Additional research into and development of dual-density systems is needed, particularly for the riser gas-lift approach.

Riser gas-lift was projected to provide a cost reduction of at least 9%, and more likely between 17% and 24%, of the trouble-free cost for conventional drilling practices for the three example wells. A riser gas-lift approach also increases the feasibility of drilling deep wells in deep water that might otherwise be impossible with current rigs and equipment.
Additional cost reduction can be realized by using smaller risers and rigs.

The combined effect could be reductions in actual costs equal to as much as 50% of the estimated trouble-free cost of a well. Riser dilution using liquids is not expected to be as effective for reducing well costs and would reduce costs vs. conventional operations by 7% for the example studied.

Well control with riser gas-lift was studied and found to be feasible using methods generally analogous to conventional operations and those using a subsea mud lift pump. Kick removal should use returns up a gas-lifted choke line.

Results from this and work done by de Boer indicate that mud separation for a liquid-based riser dilution system is possible. A complete system to accomplish fluid processing with hydrocyclones was not defined but seems feasible.

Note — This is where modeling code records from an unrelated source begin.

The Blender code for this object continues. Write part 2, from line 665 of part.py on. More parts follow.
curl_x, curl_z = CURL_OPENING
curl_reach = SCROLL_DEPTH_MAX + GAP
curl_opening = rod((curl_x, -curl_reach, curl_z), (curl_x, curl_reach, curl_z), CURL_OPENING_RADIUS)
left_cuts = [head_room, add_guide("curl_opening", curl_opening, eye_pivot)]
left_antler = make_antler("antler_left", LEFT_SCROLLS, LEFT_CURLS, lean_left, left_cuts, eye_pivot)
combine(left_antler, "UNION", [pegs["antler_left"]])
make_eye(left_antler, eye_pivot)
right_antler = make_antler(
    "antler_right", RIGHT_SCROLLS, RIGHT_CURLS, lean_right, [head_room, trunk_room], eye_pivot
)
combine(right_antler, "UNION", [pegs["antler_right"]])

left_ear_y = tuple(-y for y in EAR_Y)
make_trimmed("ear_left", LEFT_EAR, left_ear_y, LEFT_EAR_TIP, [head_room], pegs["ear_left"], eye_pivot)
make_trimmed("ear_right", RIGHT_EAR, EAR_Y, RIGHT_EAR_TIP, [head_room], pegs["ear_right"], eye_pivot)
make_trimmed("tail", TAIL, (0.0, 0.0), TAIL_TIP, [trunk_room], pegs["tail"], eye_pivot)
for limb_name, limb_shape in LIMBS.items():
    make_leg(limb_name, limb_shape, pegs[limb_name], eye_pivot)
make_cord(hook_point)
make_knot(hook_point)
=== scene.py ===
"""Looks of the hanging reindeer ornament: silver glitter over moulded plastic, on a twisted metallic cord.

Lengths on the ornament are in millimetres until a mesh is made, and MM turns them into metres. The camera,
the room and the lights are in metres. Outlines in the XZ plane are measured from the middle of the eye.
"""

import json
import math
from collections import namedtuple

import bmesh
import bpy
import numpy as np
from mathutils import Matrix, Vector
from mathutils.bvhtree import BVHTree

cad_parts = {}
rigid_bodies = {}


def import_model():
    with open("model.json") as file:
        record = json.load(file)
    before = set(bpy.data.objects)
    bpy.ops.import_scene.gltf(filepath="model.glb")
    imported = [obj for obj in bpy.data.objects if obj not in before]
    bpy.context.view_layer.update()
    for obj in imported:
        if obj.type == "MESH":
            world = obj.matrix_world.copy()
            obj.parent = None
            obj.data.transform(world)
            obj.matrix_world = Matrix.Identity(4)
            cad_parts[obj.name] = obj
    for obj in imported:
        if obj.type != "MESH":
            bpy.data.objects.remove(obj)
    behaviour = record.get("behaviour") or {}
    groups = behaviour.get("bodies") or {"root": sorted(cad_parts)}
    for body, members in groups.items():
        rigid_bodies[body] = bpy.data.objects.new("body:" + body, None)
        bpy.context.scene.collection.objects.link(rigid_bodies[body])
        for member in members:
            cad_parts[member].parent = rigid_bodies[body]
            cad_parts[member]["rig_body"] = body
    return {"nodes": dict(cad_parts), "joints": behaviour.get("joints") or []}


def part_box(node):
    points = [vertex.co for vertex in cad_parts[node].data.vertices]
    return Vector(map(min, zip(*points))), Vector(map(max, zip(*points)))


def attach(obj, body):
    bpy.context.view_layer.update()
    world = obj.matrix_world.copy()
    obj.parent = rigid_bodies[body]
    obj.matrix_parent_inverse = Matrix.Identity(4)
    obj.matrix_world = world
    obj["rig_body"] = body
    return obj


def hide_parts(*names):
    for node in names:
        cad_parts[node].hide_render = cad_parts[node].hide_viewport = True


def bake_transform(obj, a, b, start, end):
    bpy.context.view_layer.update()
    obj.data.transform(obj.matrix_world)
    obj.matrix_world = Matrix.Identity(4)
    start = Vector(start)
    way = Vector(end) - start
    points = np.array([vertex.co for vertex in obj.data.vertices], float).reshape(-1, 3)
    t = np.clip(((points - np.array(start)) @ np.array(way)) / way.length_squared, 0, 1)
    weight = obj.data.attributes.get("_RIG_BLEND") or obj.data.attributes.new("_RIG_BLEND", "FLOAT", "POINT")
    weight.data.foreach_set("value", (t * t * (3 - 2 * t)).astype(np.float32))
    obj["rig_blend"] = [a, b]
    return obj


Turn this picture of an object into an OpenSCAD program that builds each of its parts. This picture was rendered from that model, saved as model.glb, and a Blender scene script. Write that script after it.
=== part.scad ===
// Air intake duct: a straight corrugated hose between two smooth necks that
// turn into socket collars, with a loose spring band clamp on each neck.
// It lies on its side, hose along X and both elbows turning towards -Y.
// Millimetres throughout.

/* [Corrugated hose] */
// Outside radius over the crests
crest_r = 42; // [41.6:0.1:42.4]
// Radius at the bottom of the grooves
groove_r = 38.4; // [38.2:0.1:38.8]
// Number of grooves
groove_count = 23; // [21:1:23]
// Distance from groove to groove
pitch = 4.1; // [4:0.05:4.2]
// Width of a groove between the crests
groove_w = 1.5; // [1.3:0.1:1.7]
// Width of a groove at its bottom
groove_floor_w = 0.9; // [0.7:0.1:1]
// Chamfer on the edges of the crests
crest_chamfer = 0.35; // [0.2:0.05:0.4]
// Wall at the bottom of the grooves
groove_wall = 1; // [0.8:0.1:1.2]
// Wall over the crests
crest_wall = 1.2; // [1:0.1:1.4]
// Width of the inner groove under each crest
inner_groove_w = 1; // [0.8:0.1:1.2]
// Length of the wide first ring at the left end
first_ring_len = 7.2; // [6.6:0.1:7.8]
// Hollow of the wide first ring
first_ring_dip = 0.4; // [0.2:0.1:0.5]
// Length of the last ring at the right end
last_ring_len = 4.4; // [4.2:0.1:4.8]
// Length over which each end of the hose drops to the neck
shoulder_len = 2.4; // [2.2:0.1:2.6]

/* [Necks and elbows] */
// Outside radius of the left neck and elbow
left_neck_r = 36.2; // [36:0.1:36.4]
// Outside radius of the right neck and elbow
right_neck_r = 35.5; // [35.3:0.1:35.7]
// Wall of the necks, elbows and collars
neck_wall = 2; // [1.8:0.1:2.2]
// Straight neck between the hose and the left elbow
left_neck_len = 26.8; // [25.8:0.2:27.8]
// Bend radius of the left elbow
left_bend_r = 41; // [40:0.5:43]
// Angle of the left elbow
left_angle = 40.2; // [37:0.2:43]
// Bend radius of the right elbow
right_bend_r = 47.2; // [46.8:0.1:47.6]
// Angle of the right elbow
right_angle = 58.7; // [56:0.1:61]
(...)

Average pore and fracture pressure trends in the deepwater sediments of the Gulf of Mexico have been developed. The average depth of the top of abnormal pressure is 2,000 ft (610 m)below the mudline and is independent of water depth. The average local pore pressure gradient below this depth is equivalent to 15.5 lb/gal. The average fracture pressure can be estimated using these pore pressures, an overburden stress model and a stress ratio of 0.7.